Lines of data

>> start

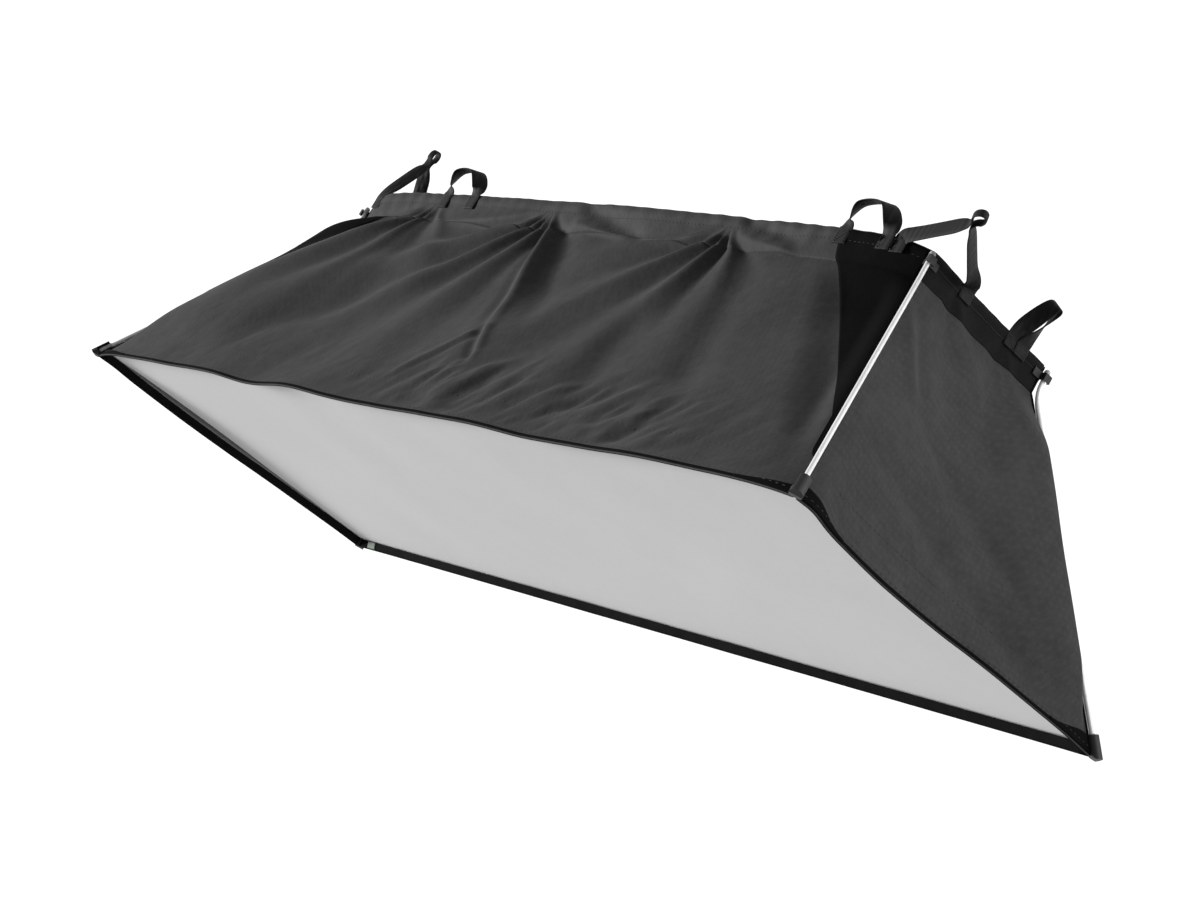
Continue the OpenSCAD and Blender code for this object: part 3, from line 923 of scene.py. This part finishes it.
def build_painted_shade_patch(level, side):
    """Smooth black patch beside the rod, wide at the rear hem and narrow in front: painted shade standing
    in for the shadowed fold there.
    """
    out = SIGN[side]
    y = np.linspace(SHADE_PATCH_REAR[side], NECK_Y - SHADE_PATCH_L, 97)[:, None] * np.ones((1, 25))
    d = NECK_Y - y
    half = wall_half(level, y)
    narrowest = 8 * MM * smooth((SHADE_PATCH_L + 10 * MM - d) / (20 * MM)) + 2 * MM
    wide = np.maximum(SHADE_PATCH_W - SHADE_PATCH_TAPER * (d + SHADE_PATCH_W_BACK), narrowest)
    inner, outer = 1 - wide / half, 1 - 1.5 * MM / half
    u = out * (inner + (outer - inner) * np.linspace(0, 1, 25)[None, :])
    roll = rear_roll(y)
    # Near-black binding cloth laid here as painted shade for the shadowed fold beside the rod
    lay_binding_and_shade_patch(f"corner_painted_shade_{level}_{side}", wall_points(level, u, y, 1.5 * MM + roll),
              wall_points(level, u, y, 2.0 * MM + roll), flip=SIGN[level] == out)


def build_corner_flap(name, wall, end, corner_depth):
    """Black binding wrapped round a front corner: deepest at the corner, tapering along the edge."""
    share = np.linspace(0, 1, 33)[None, :]
    depth = corner_depth * (1 - smooth(share)) + FLAP_HEM
    y = FRONT_Y + 1 * MM + depth * np.linspace(0, 1, 9)[:, None]
    from_corner = 1 * MM + FLAP_LENGTH * share
    u = end * (1 - from_corner / wall_half(wall, FRONT_Y)) * np.ones_like(y)
    lay_binding_and_shade_patch(name, wall_points(wall, u, y, 3.1 * MM), wall_points(wall, u, y, 3.7 * MM),
              flip=(wall in ("top", "left")) == (end > 0))


def build_corner(level, side):
    """The patch of painted shade beside the rod and the binding that are laid over one corner seam."""
    build_painted_shade_patch(level, side)
    build_corner_flap(f"corner_flap_{level}_{side}", side, SIGN[level], SIDE_FLAP_DEPTH)
    build_corner_flap(f"corner_tab_{level}_{side}", level, SIGN[side], LONG_FLAP_DEPTH)


def dress_cad():
    """Materials for the CAD nodes that stay in view. The first start that fits a name counts."""
    looks = {"rod_tip": FERRULE, "rod_cap": FERRULE, "rod": ROD, "cup": FITTING, "keeper": FITTING}
    for name, node in frame["nodes"].items():
        look = next((material for start, material in looks.items() if name.startswith(start)), None)
        if look:
            node.data.materials.clear()
            node.data.materials.append(look)


# ---- room, light and camera -------------------------------------------------------------

FLOOR_Z = -1.1
FLOOR_HALF = 60
WORLD_LIGHT = 0.32      # how strongly the world lights the room
WORLD_SEEN = 1.0        # the white that the camera sees past the floor
KEY_FROM = (-0.80, -0.22, 0.56)
KEY_STRENGTH = 5.2
KEY_SOFTNESS = math.radians(14)
FILL_PLACE = (3.2, 1.6, -0.8)
FILL_FROM = (2.5, 1.6, -0.8)
FILL_WATTS = 60
FILL_SIZE = 1.4


def build_room():
    """A wide white floor, and a world that lights the room less than it shows to the camera."""
    floor = mesh_object("floor", [(-FLOOR_HALF, -FLOOR_HALF, FLOOR_Z), (FLOOR_HALF, -FLOOR_HALF, FLOOR_Z),
                                  (FLOOR_HALF, FLOOR_HALF, FLOOR_Z), (-FLOOR_HALF, FLOOR_HALF, FLOOR_Z)],
                        [(0, 1, 2, 3)])
    floor.data.materials.append(floor_finish("pale_floor"))
    world = bpy.data.worlds.new("studio")
    bpy.context.scene.world = world
    world.use_nodes = True
    nodes, links = world.node_tree.nodes, world.node_tree.links
    background = nodes["Background"]
    background.inputs["Color"].default_value = (1, 1, 1, 1)
    ray = nodes.new("ShaderNodeLightPath")
    strength = nodes.new("ShaderNodeMapRange")
    strength.inputs["To Min"].default_value = WORLD_LIGHT
    strength.inputs["To Max"].default_value = WORLD_SEEN
    links.new(ray.outputs["Is Camera Ray"], strength.inputs["Value"])
    links.new(strength.outputs["Result"], background.inputs["Strength"])


def add_lamp(name, light, came_from):
    """A lamp, unseen by the camera, whose light arrives from the direction "came_from"."""
    lamp = bpy.data.objects.new(name, light)
    lamp.rotation_euler = Vector(came_from).to_track_quat("Z", "Y").to_euler()
    lamp.visible_camera = False
    bpy.context.scene.collection.objects.link(lamp)
    return lamp


def build_lights():
    """A broad key from the upper left, and a fill that picks out the right-hand wall."""
    key = bpy.data.lights.new("key", "SUN")
    key.energy = KEY_STRENGTH
    key.angle = KEY_SOFTNESS
    add_lamp("key", key, KEY_FROM)
    fill = bpy.data.lights.new("right_fill", "AREA")
    fill.shape = "DISK"
    fill.size = FILL_SIZE
    fill.energy = FILL_WATTS
    add_lamp("right_fill", fill, FILL_FROM).location = FILL_PLACE


CAMERA_PLACE = Vector((2.591, -1.059, 1.826))
CAMERA_TURN = -17.22        # degrees round Z, from +X to where the camera stands
CAMERA_HEIGHT = 34.62       # degrees above the horizon
CAMERA_ROLL = 50.17         # degrees round the line of sight
LENS_MM = 72
SENSOR_MM = 36


def build_camera():
    """Puts the camera in place and turns it."""
    turn, height, roll = (math.radians(v) for v in (CAMERA_TURN, CAMERA_HEIGHT, CAMERA_ROLL))
    back = Vector((math.cos(height) * math.cos(turn), math.cos(height) * math.sin(turn),
                   math.sin(height)))
    level = Vector((0, 0, 1)).cross(back).normalized()
    upright = back.cross(level)
    up = upright * math.cos(roll) + level * math.sin(roll)
    right = up.cross(back)
    data = bpy.data.cameras.new("camera")
    data.lens = LENS_MM
    data.sensor_width = SENSOR_MM
    camera = bpy.data.objects.new("camera", data)
    basis = Matrix((right, up, back)).transposed().to_4x4()
    camera.matrix_world = Matrix.Translation(CAMERA_PLACE) @ basis
    bpy.context.scene.collection.objects.link(camera)
    bpy.context.scene.camera = camera


build_camera()
build_room()
build_lights()
for wall_side in SIDES:
    build_wall(wall_side)
build_elastic()
build_diffuser()
for corner in CORNERS:
    build_welt(*corner)
build_webbing()
build_stitching()
build_tag()
for corner in CORNERS:
    build_corner(*corner)
dress_cad()
bpy.context.scene.view_settings.view_transform = "Standard"

bpy.context.view_layer.update()
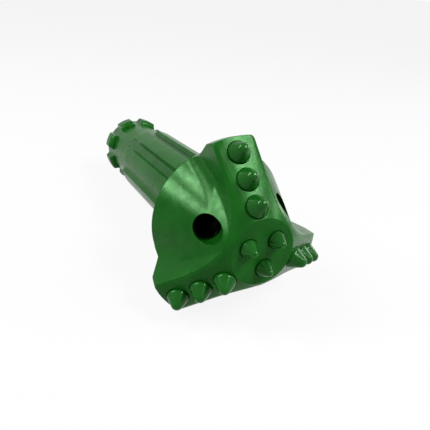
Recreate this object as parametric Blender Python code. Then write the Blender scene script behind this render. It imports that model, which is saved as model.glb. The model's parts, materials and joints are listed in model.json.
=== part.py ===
# Three-wing button bit for a down-the-hole hammer.
#
# One forged and machined steel body with a splined shank, and twelve carbide
# buttons pressed into drilled sockets in its cutting face.
#
# Everything is modelled round the bit's own axis: +Z runs forward out of the
# cutting face, the hub face lies in the plane z = 0, and the first wing points
# along +X. The empty named bit_axis then lays the bit down as it comes to rest,
# on the rear rim of its head and on two neighbouring lugs of its shank.

import math

import bmesh
import bpy
from mathutils import Matrix, Vector

# Driving dimensions of the head, in metres
WING_COUNT = 3
HUB_RADIUS = 0.024
FACE_SLOPE = math.radians(34.5)
GAUGE_RADIUS = 0.0712
GAUGE_LAND = 0.010
GAUGE_RELIEF = 0.0028
WING_THICKNESS = 0.0308
WING_CORNER_RADIUS = 0.0035
WING_CORNER_TURN = math.radians(60)
EDGE_CHAMFER = 0.0020
EDGE_CHAMFER_DROP = 0.0009
NOTCH_RADIUS = 0.0648
VALLEY_FILLET = 0.0075
VALLEY_FILLET_RUN = 0.020
HEAD_LENGTH = 0.066
RIM_SETBACK = 0.0156
RIM_CHAMFER = 0.0014
CORE_FRONT_RADIUS = 0.0266
SHOULDER_BACK_ANGLE = math.radians(39)

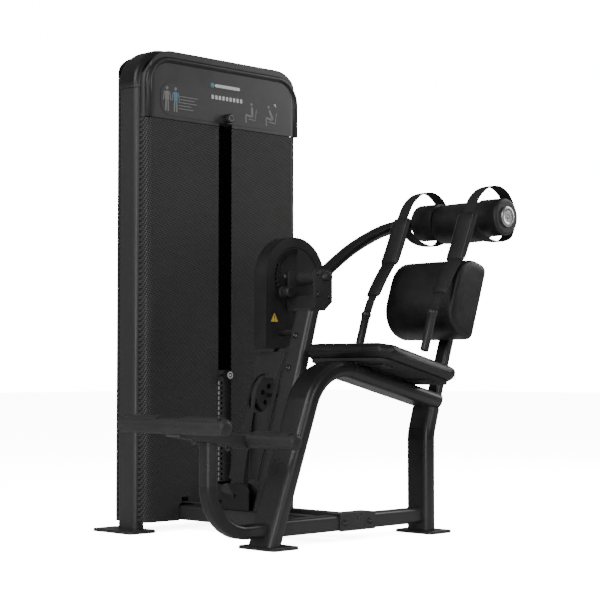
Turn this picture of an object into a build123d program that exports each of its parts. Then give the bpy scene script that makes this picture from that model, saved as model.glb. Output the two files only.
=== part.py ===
from build123d import *
import os
from math import atan2, cos, degrees, hypot, radians, sin, tan

# Selectorised abdominal crunch machine, all sizes in millimetres.
# +Z is up, +Y points from the seat to the weight tower, and the user on the seat faces -X.
# The origin is on the floor under the middle of the whole machine's box.

os.makedirs("parts", exist_ok=True)

# ---------------------------------------------------------------- driving dimensions
X0 = -282.5             # left face of the tower, the datum for every station along X
Y0 = 364.5              # front face of the tower's uprights, the datum for every station along Y
HEIGHT = 1630.0
TOWER_WIDTH = 735.0
WALL = 3.0              # wall of every steel tube
GAP = 0.3               # clearance between pieces that are bolted or welded side by side

# weight tower
UPRIGHT_WIDTH, UPRIGHT_DEPTH, UPRIGHT_RADIUS = 48.0, 98.0, 20.0
SEAM_Z = 1490.0         # where the bent top sleeves over the uprights
ARCH_WIDTH, ARCH_DEPTH, ARCH_RADIUS = 56.0, 106.0, 22.0
ARCH_BEND = 97.0
FOOT_THICKNESS = 10.0
SHROUD_PROUD = 38.0     # how far each shroud stands out from the uprights
SHROUD_EDGE = 12.0      # from the tower's side to the shroud's side
SHROUD_BOTTOM, SHROUD_TOP = 33.0, 1386.0
HEADER_BOTTOM, HEADER_TOP = 1388.0, 1621.0
SLOT_WIDTH, SLOT_BOTTOM, SLOT_TOP = 62.0, 145.0, 1436.0

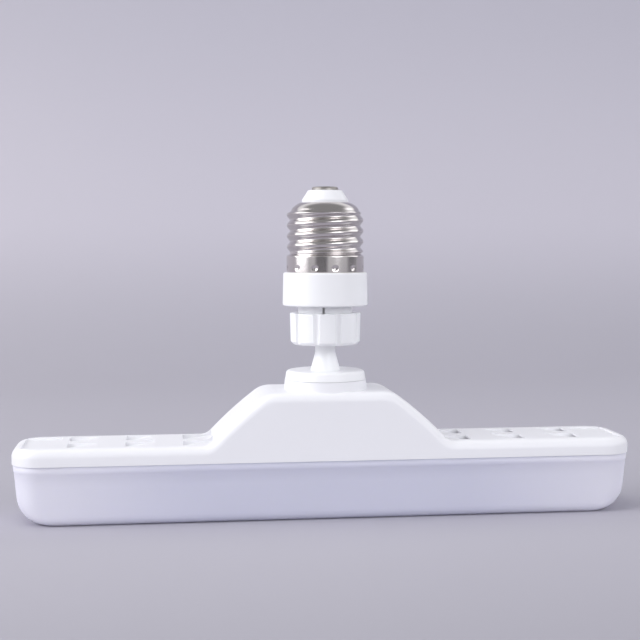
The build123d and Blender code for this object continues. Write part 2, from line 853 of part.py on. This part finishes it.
# Leads from the driver board down to the LED board, soldered on its chip side
dc_leads = {1: "dc_positive_lead", -1: "dc_negative_lead"}
for side, lead_name in dc_leads.items():
    with BuildPart() as dc_lead:
        with BuildSketch(Plane.XY.offset(led_board_base)):
            with Locations((side * dc_lead_place, 0)):
                Circle(lead_radius)
        extrude(amount=driver_base - led_board_base)
        with BuildSketch(Plane.XY.offset(led_board_base - solder_height)):
            with Locations((side * dc_lead_place, 0)):
                Circle(solder_radius)
        extrude(amount=solder_height)
    dc_lead.part.label = lead_name
    export_step(dc_lead.part, f"parts/{lead_name}.step")
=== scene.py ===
import json
import math

import bpy
from mathutils import Matrix, Vector


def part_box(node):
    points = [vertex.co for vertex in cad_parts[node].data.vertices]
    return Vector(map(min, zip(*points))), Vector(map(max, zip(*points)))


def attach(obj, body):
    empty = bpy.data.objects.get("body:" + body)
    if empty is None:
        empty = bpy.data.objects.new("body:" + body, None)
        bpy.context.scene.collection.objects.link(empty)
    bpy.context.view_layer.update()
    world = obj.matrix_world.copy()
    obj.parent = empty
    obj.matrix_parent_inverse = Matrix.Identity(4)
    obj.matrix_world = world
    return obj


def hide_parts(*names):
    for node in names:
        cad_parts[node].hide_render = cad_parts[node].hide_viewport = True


# LED T bulb standing on its diffuser, cap up, on a pale paper sweep.
# Metres, in the frame's own axes: +X along the panel, +Z up.
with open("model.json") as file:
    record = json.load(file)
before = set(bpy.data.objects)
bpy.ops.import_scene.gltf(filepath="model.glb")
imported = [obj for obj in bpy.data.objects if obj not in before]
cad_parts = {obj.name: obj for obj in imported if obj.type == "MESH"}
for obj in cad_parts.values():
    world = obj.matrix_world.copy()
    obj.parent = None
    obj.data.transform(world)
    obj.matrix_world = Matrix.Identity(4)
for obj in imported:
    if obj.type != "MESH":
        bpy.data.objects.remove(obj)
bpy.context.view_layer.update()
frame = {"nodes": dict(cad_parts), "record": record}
nodes = frame["nodes"]
MM = 0.001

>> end

WHAT YOU NEED TO DO =>
Beginning with the line containing "Turn this picture" and ending with the line containing "SLOT_WIDTH, SLOT_BOTTOM, SLOT_TOP", extract those lines exactly from the listing above, and only those.

ANSWER FOR THIS EXERCISE =>
Turn this picture of an object into a build123d program that exports each of its parts. Then give the bpy scene script that makes this picture from that model, saved as model.glb. Output the two files only.
=== part.py ===
from build123d import *
import os
from math import atan2, cos, degrees, hypot, radians, sin, tan

# Selectorised abdominal crunch machine, all sizes in millimetres.
# +Z is up, +Y points from the seat to the weight tower, and the user on the seat faces -X.
# The origin is on the floor under the middle of the whole machine's box.

os.makedirs("parts", exist_ok=True)

# ---------------------------------------------------------------- driving dimensions
X0 = -282.5             # left face of the tower, the datum for every station along X
Y0 = 364.5              # front face of the tower's uprights, the datum for every station along Y
HEIGHT = 1630.0
TOWER_WIDTH = 735.0
WALL = 3.0              # wall of every steel tube
GAP = 0.3               # clearance between pieces that are bolted or welded side by side

# weight tower
UPRIGHT_WIDTH, UPRIGHT_DEPTH, UPRIGHT_RADIUS = 48.0, 98.0, 20.0
SEAM_Z = 1490.0         # where the bent top sleeves over the uprights
ARCH_WIDTH, ARCH_DEPTH, ARCH_RADIUS = 56.0, 106.0, 22.0
ARCH_BEND = 97.0
FOOT_THICKNESS = 10.0
SHROUD_PROUD = 38.0     # how far each shroud stands out from the uprights
SHROUD_EDGE = 12.0      # from the tower's side to the shroud's side
SHROUD_BOTTOM, SHROUD_TOP = 33.0, 1386.0
HEADER_BOTTOM, HEADER_TOP = 1388.0, 1621.0
SLOT_WIDTH, SLOT_BOTTOM, SLOT_TOP = 62.0, 145.0, 1436.0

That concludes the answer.